In any case, the first Sonos headphones are expected to work within the company's wider ecosystem. In fact, the most interesting feature revealed in the patents we've seen so far describes how the wireless headphones might interact with existing Sonos speakers, with what the company calls 'swapping':
"For example, if a particular piece of content play is currently playing on the wireless headphone, a swap changes the playback to play that piece of content on one or more other playback devices on the local network."
So in theory, you could be listening to music on your Sonos headphones and swiftly switch that music over to your Sonos Bluetooth speaker, whether it's part of a multi-room audio system or a standalone smart speaker like the Sonos One or the Sonos Move.
It’s certainly an exciting prospect that would really set the rumored headphones apart from the competition - while the Apple AirPods Pro and AirPods 3 are able to do this with the HomePod mini, Apple's audio ecosystem is nowhere near as comprehensive as Sonos.

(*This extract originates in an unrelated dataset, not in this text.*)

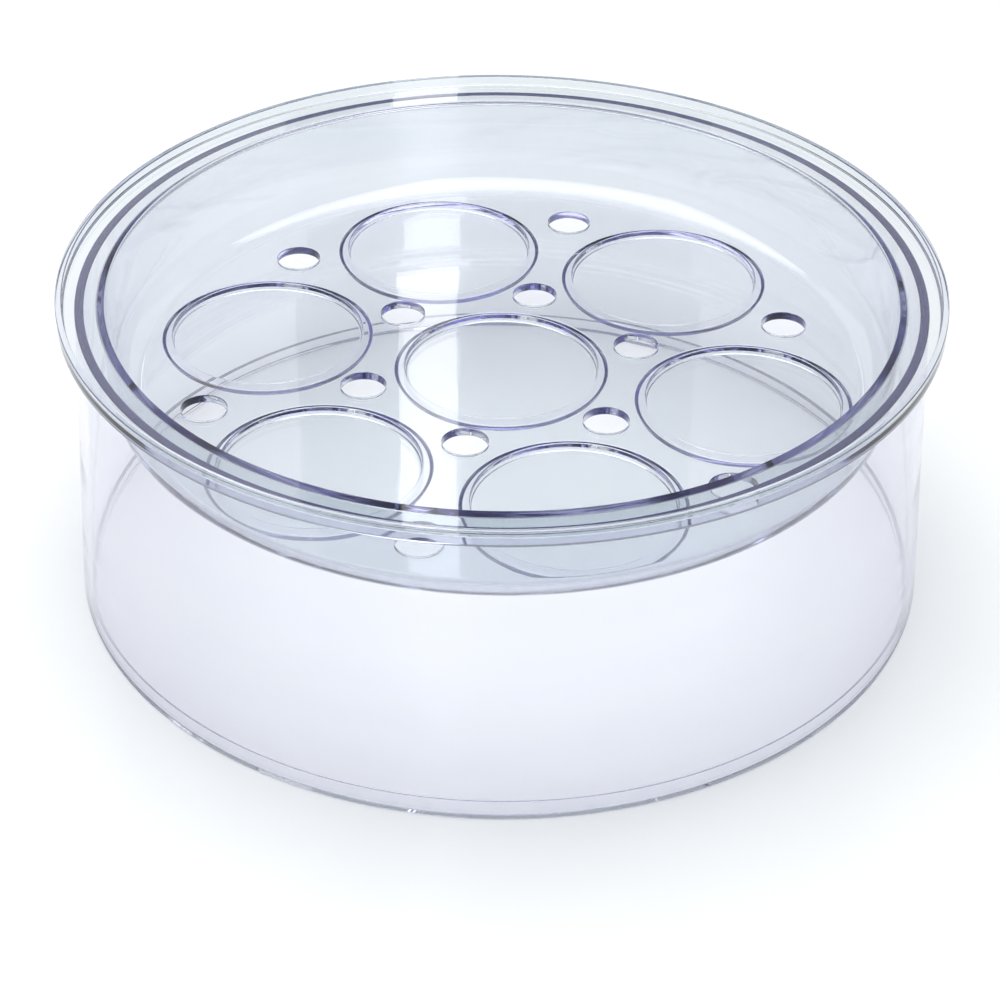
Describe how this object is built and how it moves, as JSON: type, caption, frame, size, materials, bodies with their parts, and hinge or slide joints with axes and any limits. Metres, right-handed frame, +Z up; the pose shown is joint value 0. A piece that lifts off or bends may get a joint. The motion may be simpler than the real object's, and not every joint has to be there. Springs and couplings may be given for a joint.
{
  "type": "food dehydrator tier",
  "caption": "Clear open drum with a lift-out tray of sunk round jar seats and air holes: a stacking tier of a round food dehydrator.",
  "frame": {"origin": "on the tier's axis, in the plane that the drum's foot stands on", "axes": "+Z up along the axis, +X through the middle of an outer jar seat"},
  "size_m": [0.2748, 0.2748, 0.103],
  "materials": {
    "drum_plastic": "clear moulded plastic, polished, faintly lavender and darker where it is seen edge on",
    "tray_plastic": "clear moulded plastic, polished, faintly blue-grey, with soft flow lines in its floor"
  },
  "bodies": {
    "drum": {"drum": "drum_plastic"},
    "tray": {"jar_tray": "tray_plastic"}
  },
  "joints": [
    {"name": "tray_lift", "type": "slide", "parent": "drum", "child": "tray", "axis": [0, 0, 1], "range_m": [0, 0.06]}
  ]
}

Plus, we know this technology works. The Sonos Roam and Sonos Move are both able to 'swap' audio to other Sonos speakers, and can automatically switch between Bluetooth and Wi-Fi connectivity.
The patent we've seen also describes noise-cancelling tech, which is an increasingly sought-after feature for over-ear headphones. Hopefully, Sonos will employ adaptive noise-cancelling as seen with the Sony WH-1000XM4; this clever tech adapts the level of noise cancellation to your environment in real time, ramping up for loud environments and turning down for quiet environments.
The headphones will also apparently come with built-in microphones to allow you to summon your device’s voice assistant – it’s also possible that a voice assistant (either Google Assistant or Alexa) could come built-in to the headphones directly, as with previous Sonos speakers.
As for the audio specs? We simply don't know yet - but if Sonos applies the same level of care to its first headphones as it does to its speakers, you can expect an immersive, powerful sound, with plenty of detail and rumbling bass. And, if we're lucky, they'll come with spatial audio support like the AirPods Max and Sony WH-1000XM4.